The handler builds: https://openlibrary.org/search.json?q=urban+frank+gehry&limit=5

Field mapping. The map object tells the handler which API fields become which AlapLink fields. Dot paths reach into nested structures — author_name.0 gets the first element of an array. If no map is provided, the handler tries common field names: name/title for label, url/html_url/href for URL.

Many APIs return relative paths instead of full URLs — Open Library returns key: "/works/OL17199486W", not a complete link. The linkBase field handles this: it's prepended to any mapped URL that doesn't start with http.

Security posture. Outbound URLs are checked against the private-address blocklist (loopback, RFC 1918, link-local, IPv6 equivalents) before fetch and again at socket-open time, so DNS resolution changes between check and connect can't slip past. allowedOrigins restricts which domains :web: can fetch from; when set, it becomes the authoritative gate and the socket-level re-check yields to it (so a configured dev host like http://localhost:3000 still works). credentials: true on a key sends the user's browser session with the request — useful for intranet APIs; credentials are omitted by default. Fetches time out after 10 seconds, responses larger than 1 MB are rejected, and only application/json responses are accepted. Returned links are sanitized at the strict tier (http, https, mailto); output is capped at MAX_GENERATED_LINKS (200). See Security for full details.

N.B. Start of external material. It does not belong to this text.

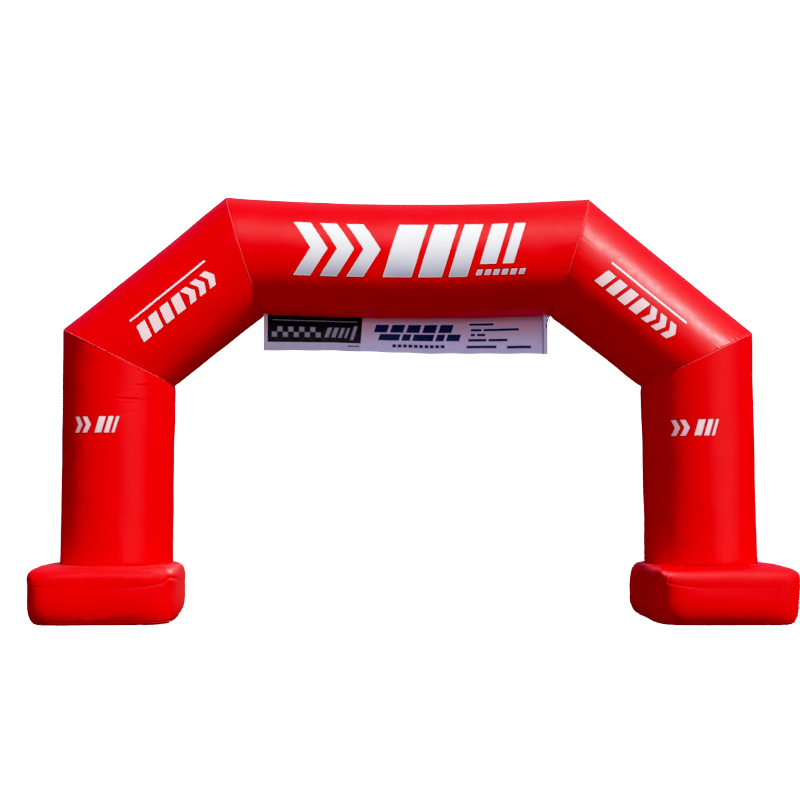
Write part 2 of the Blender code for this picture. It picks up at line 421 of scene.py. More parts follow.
class TubePrint(Enum):
    """The prints on the air tubes."""

    BEAM = Print(
        chevron_row(-1.04, 0.035, 3, 0.20, 0.31, 0.66, 0.62)
        + slanted_row(-0.20, 0.035, (0.34, 0.28, 0.22), 0.075, 0.66, 0.30)
        + slanted_row(0.916, 0.110, (0.19, 0.13), 0.075, 0.51, 0.30)
        + slanted_row(0.80, -0.245, (0.07,) * 6, 0.030, 0.07, 0.30),
        top=(0.97, 0.96, 0.97), foot=(0.50, 0.50, 0.60), rim=(0.93, 0.60, 0.58), rim_width=0.010,
    )
    SHOULDER = Print(
        slanted_row(-0.56, -0.065, (0.12,) * 4, 0.050, 0.20, 0.25)
        + chevron_row(0.21, -0.065, 3, 0.085, 0.145, 0.20, 0.55)
        + (Stroke(0.0, 0.135, 1.12, 0.024),),
        top=PINK_WHITE, foot=PINK_WHITE, rim=(1.0, 0.66, 0.66),
    )
    LEG = Print(
        chevron_row(-0.19, 0.0, 2, 0.07, 0.115, 0.19, 0.55)
        + slanted_row(0.03, 0.0, (0.085, 0.06, 0.035), 0.03, 0.19, 0.30),
        top=(1.0, 0.62, 0.63), foot=(0.96, 0.52, 0.56), rim=(0.93, 0.40, 0.42), span=(-0.1, 0.1),
    )


# ---------------------------------------------------------------- finishes
@dataclass(frozen=True)
class CoatedFabric:
    """Glossy coated fabric of the air tubes and feet.

    Attributes:
        name: the material's name.
        red: the fabric's colour.
        worn: the colour where it is rubbed or chalky.
        dust: the colour of the dust near the ground.
        roughness: the roughness where it is smooth.
        design: the print on it, if any.
        dust_height: the height above the ground where the dust ends, or 0 for none.
    """

    name: str
    red: Color = (0.78, 0.0001, 0.0014)
    worn: Color = (0.74, 0.0010, 0.0026)
    dust: Color = (0.30, 0.020, 0.015)
    roughness: float = 0.42
    design: Print | None = None
    dust_height: float = 0.0

    def material(self) -> bpy.types.Material:
        """Builds the material: cloudy wear, dust, print, weave and soft buckles.

        Returns:
            The finished material.
        """
        dresser = Dresser(self.name, IOR=1.38)
        cloud = dresser.noise(1.7, 4.0)
        scuff = dresser.noise(14.0, 5.0)
        wear = cloud.ramp(0.45, 0.75, 0.0, 0.55) * scuff.ramp(0.35, 0.7)
        color = dresser.blend(wear, self.red, self.worn)
        if self.dust_height:
            low = dresser.height().ramp(0.0, self.dust_height, 0.4, 0.0)
            color = dresser.blend(low * scuff.ramp(0.3, 0.65), color, self.dust)
        if self.design is not None:
            color = self.design.over(dresser, color, dresser.print_place())
        roughness = scuff.ramp(0.3, 0.8, self.roughness - 0.015, self.roughness + 0.035)
        for spots, layers, height, strength in (
            (2.6, 2.0, 0.008, 1.0),     # slow buckles
            (22.0, 2.0, 0.0002, 1.0),   # small unevenness of the coating
            (700.0, 1.0, 0.0001, 0.3),  # the weave under it
        ):
            dresser.bump(dresser.noise(spots, layers), height, strength)
        return dresser.finish(color, roughness)


@dataclass(frozen=True)
class BannerCloth:
    """Matt banner cloth with a hem and a print.

    Attributes:
        name: the material's name.
        cloth: the colour of the bare cloth.
        hem: the colour of the doubled hem.
        width: the cloth's width.
        height: the cloth's height.
        hem_width: the width of its hem.
        painted_bounce_and_shade: painted red light and shade from the tube above, on its upper part.
        painted_top_bounce_and_shade: the same along its upper edge.
        bounce_and_shade_from: the heights between which the first of these comes in.
        top_bounce_and_shade_from: the heights between which the second comes in.
        stitch_in: how far the hem's stitches are from its inner edge.
        stitch_length: the distance from one stitch to the next.
        thread: the distance from one thread of the weave to the next.
    """

    name: str
    cloth: Color
    hem: Color
    width: float
    height: float
    hem_width: float = 0.03
    # Painted light and shade from the red tube above, on the upper part and the upper edge.
    painted_bounce_and_shade: Color = (0.78, 0.41, 0.46)
    painted_top_bounce_and_shade: Color = (0.50, 0.21, 0.23)
    bounce_and_shade_from: tuple[float, float] = (0.06, 0.40)
    top_bounce_and_shade_from: tuple[float, float] = (0.36, 0.44)
    stitch_in: float = 0.004
    stitch_length: float = 0.012
    thread: float = 0.0012

    def place(self, dresser: Dresser) -> tuple[Field, Field, Field]:
        """The place on the cloth.

        Args:
            dresser: the material that is being built.

        Returns:
            The distances from its left and lower edges, and 1 on its back, 0 on its front.
        """
        across, up = dresser.print_place()
        back = up.ramp(BACK_SHIFT / 2 - 0.1, BACK_SHIFT / 2 + 0.1)
        return across, up - back * BACK_SHIFT, back

    def ground(self, dresser: Dresser, across: Field, up: Field) -> bpy.types.NodeSocket:
        """The colour of the bare cloth with its stains, hem, stitches and painted red light and shade.

        Args:
            dresser: the material that is being built.
            across: the distance from the left edge.
            up: the distance from the lower edge.

        Returns:
            The colour's socket.
        """
        spots = dresser.noise(12.0, 4.0)
        stained = tuple(0.86 * part for part in self.cloth)
        color = dresser.blend(spots.ramp(0.4, 0.8, 0.0, 0.6), self.cloth, stained)
        to_edge = up.least(up * -1.0 + self.height)
        hemmed = to_edge.ramp(self.hem_width, self.hem_width - 2 * SOFT_EDGE)
        color = dresser.blend(hemmed, color, self.hem)
        row = abs(to_edge - (self.hem_width - self.stitch_in)).ramp(0.0018, 0.0010)
        dash = (across * (2.0 * math.pi / self.stitch_length)).math("SINE").ramp(-0.3, 0.1)
        color = dresser.blend(row * dash, color, tuple(0.6 * part for part in self.hem))
        # Painted light and shade: the red tube's bounced light and its shadow, darker and redder towards
        # the upper edge.
        color = dresser.blend(up.ramp(*self.bounce_and_shade_from), color, self.painted_bounce_and_shade)
        return dresser.blend(up.ramp(*self.top_bounce_and_shade_from), color, self.painted_top_bounce_and_shade)

    def weave(self, dresser: Dresser, across: Field, up: Field) -> None:
        """Adds the weave's fine relief, a product of sines across and up, and soft unevenness.

        Args:
            dresser: the material that is being built.
            across: the distance from the left edge.
            up: the distance from the lower edge.
        """
        turn = 2.0 * math.pi / self.thread
        threads = (across * turn).math("SINE") * (up * turn).math("SINE")
        dresser.bump(threads * 0.5 + 0.5, 0.0001, 0.4)
        dresser.bump(dresser.noise(9.0, 3.0), 0.0015)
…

Caching. Generate protocols cache results by default (5 minutes). Override per key:

javascript
books: { url: "...", cache: 60 }    // cache for 1 hour
bridges: { url: "...", cache: 0 }   // always refetch

See the external-data example (examples/sites/external-data/).

:atproto: — live data from Bluesky

A generate protocol that fetches data from the AT Protocol network (Bluesky). Profiles, feeds, people search, and post search mapped to AlapLink objects.

:atproto:profile:eff.org:             → profile with Option of Choice destinations
:atproto:feed:nature.com:limit=5:     → recent posts from an account
:atproto:people:atproto:limit=5:      → search for accounts by keyword
:atproto:search:accessibility:limit=5: → search posts (requires auth)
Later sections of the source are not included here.